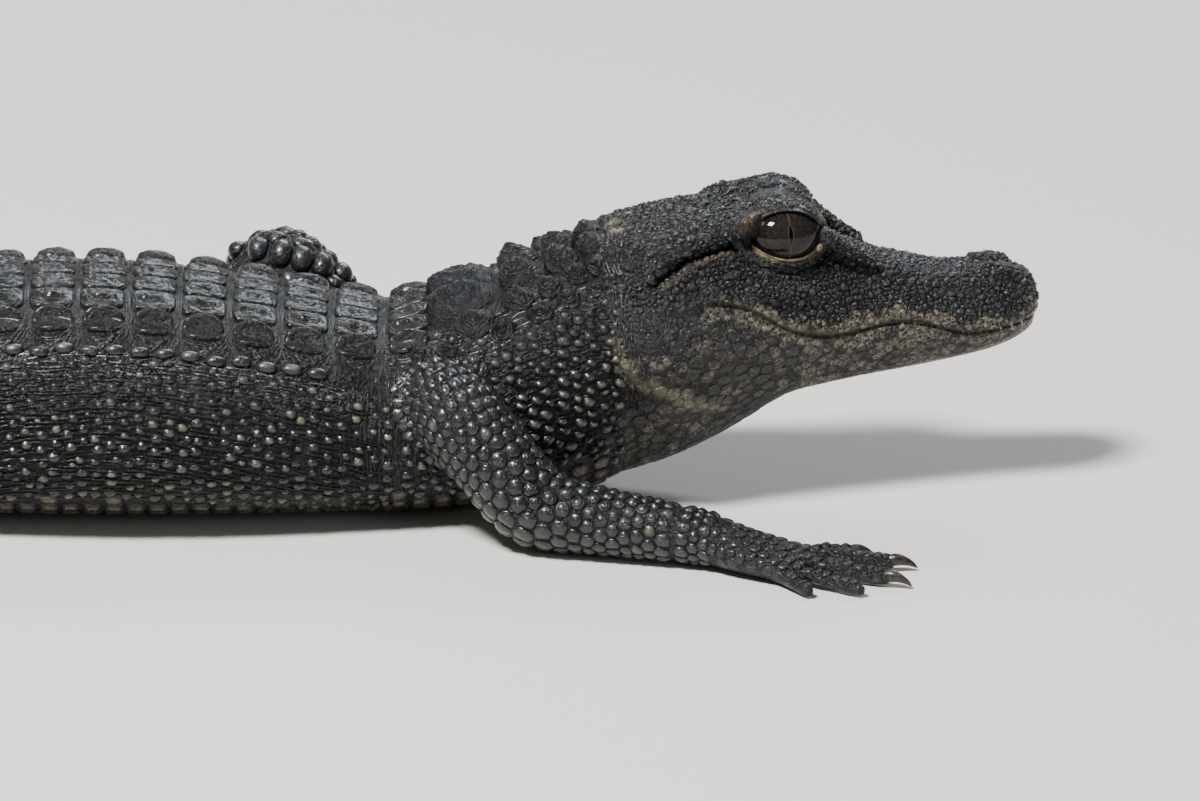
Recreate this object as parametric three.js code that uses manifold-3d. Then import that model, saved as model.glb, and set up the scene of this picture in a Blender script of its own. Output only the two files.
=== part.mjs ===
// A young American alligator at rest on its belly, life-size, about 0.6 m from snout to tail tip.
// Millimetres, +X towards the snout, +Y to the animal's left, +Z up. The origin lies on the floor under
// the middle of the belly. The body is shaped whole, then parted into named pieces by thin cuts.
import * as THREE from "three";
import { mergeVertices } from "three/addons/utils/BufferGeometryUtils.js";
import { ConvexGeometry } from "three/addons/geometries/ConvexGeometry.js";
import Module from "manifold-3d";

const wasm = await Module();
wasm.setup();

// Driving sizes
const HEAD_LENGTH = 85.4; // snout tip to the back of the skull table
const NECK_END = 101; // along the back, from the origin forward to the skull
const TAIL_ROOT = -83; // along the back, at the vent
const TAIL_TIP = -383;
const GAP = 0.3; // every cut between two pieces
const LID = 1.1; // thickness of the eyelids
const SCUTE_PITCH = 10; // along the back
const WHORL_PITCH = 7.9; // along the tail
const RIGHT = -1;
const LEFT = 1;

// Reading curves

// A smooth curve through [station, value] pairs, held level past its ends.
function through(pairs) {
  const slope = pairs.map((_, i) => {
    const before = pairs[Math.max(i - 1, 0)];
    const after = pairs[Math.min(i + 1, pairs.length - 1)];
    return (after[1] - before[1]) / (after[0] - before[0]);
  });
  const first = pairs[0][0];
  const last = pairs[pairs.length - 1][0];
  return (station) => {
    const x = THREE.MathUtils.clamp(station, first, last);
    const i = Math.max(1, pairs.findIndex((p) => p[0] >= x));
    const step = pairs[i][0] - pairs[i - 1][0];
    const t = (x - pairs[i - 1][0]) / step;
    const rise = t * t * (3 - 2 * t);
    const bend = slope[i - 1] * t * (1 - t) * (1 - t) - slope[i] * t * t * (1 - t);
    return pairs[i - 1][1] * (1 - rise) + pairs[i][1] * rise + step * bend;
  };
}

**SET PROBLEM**
Copy, from the material, each line that holds the string "import".

**EXERCISE RESPONSE**
Recreate this object as parametric three.js code that uses manifold-3d. Then import that model, saved as model.glb, and set up the scene of this picture in a Blender script of its own. Output only the two files.
import * as THREE from "three";
import { mergeVertices } from "three/addons/utils/BufferGeometryUtils.js";
import { ConvexGeometry } from "three/addons/geometries/ConvexGeometry.js";
import Module from "manifold-3d";